I don't think I understand what your point is, here.

> I do not suggest any corrections to this paragraph for this reason.

Well, I still do; hopefully I've convinced you that what this section is
actually saying is probably not what is really meant.

> >3. One would think that proxies could include caches (though I
> >have yet to find where this is permitted with a true BCP14 MAY).
>
> Read the defitions:

Yes, lets!

> Client is a program.
Informative.

> Server is a program.
Informative.

> Proxy is a program.
Informative.

> Cache is a program's local store and ....
Informative.

> Thus a cache may be a proxies local store and ....
Informative.

You left out the *only* normative bit in the definitions (which,
consequently, is the one that makes it so that proxies can't have caches):

* Proxies MUST conform to both server and client requirements
Normative (!)

> Funny you say it correctly below.

It's not funny, it's intentional ;). Proxies MUST conform to both server and
client requirements. Clients MUST NOT generate 1xx warn-codes. Caches MUST
generate 110, 111, and 113 warn-codes in certain situations. Thus, a client
MUST NOT have a cache (because if it did, the client would generate warn-
codes in the cache, violating the spec), and by extension a proxy MUST NOT
have a cache (because it would be violating a client rule if it did).
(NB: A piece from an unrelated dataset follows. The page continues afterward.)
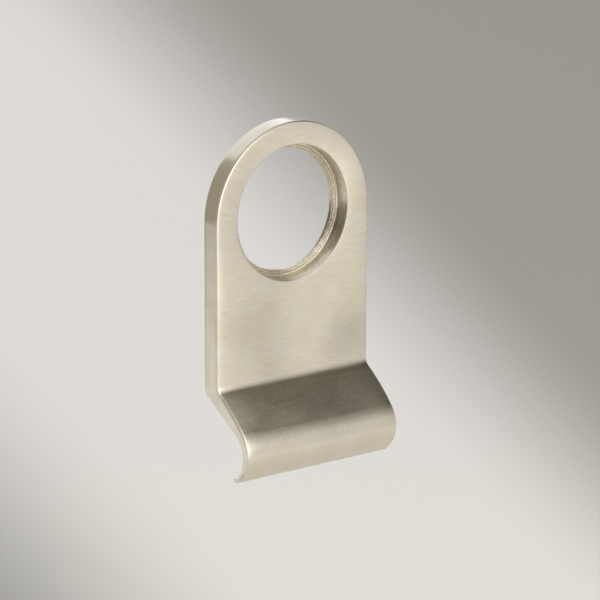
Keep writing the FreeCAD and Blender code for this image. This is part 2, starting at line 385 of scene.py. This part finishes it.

This
is clearly not what the spec writers intended, but it's what they wrote
nonetheless.

> >However, the wording in the offending part of 13.1.2 makes it impossible
> >to satisfy the requirements of a cache and the requirements of a client
> >(and, by extension, proxy) simultaneously. A cache is not an independent
> >program; it is part of a program (as per the 1.3 definition). A client is
> >a program, and it can contain a cache (again, from 1.3), but this limits
> >the cache's behavior to the set intersection of allowed behaviors for
> >caches and clients (due to how "client" is defined). This leads to a
> >conflict where the cache MUST generate a 1xx code, but a
>
> ...cache "MAY" generate..., not MUST.
> You mentioned that in the above items.

Please re-read the references I included in my original message. Section
14.46 page 149, definitions of warn-codes 110, 111, and 113 clearly state
that a cache MUST generate these warn codes under certain conditions. That's
the whole point, here; the MAY in section 13.1.2 can not be correct, and
needs to be removed. The cache MUST generate specific 1xx warn codes, but
only under certain conditions; English "may" means this, but BCP14 MAY does
NOT.

> >client MUST NOT generate a 1xx code. Thus, we're left having to conclude
> >that caches can exist only as part of independent servers (which have
> >their content pushed to them, or delivered through some out-of-band
> >method).
>
> Thus, invalid.

That, too is the point. The conclusion drawn from the conformance points in the spec leads to utter absurdity. Thus, one of the following must be true:

1. I botched my logic somewhere.
2. The spec really intends this silly conclusion.
3. There's an error in the spec.

I argue that (3) is the case. I think that we can both agree that (2) is
very, very unlikely. I also think that (1) will be very hard to show,
because the spec is quite clearly contradicting itself -- but if you can
point me to a clause that breaks my logic (or show that I've made an error
in my logic, or used a false premise), I'll be happy to re-evaluate my
position.

> Your claim fails on wrong copying of the MUST and MAY clauses in the
> spec.

Are you asking me to copy, verbatim, the entire sections I'm referring to? I
have not taken anything out of context that I am aware of, and you are free
to double-check with the official RFC if you wish (I have included sections
and page numbers for just that purpose). If you think I have taken something
out of context ("wrong copying"), please be more explicit as to the
sections, pages, and clauses that you feel I have wrongfully omitted.
However, I am confident that even if I were to use the complete text of the
sections I referred to, my argument would still hold (since I'm working on a
heavily-annotated hard-copy of the spec, it's hard to take things out of
context).

> Only a slight typo correction might be in place.

You mean MAY -> may, right? ;)


Thanks for your analysis,

-- Travis
Received on Wednesday, 27 December 2006 21:46:39 UTC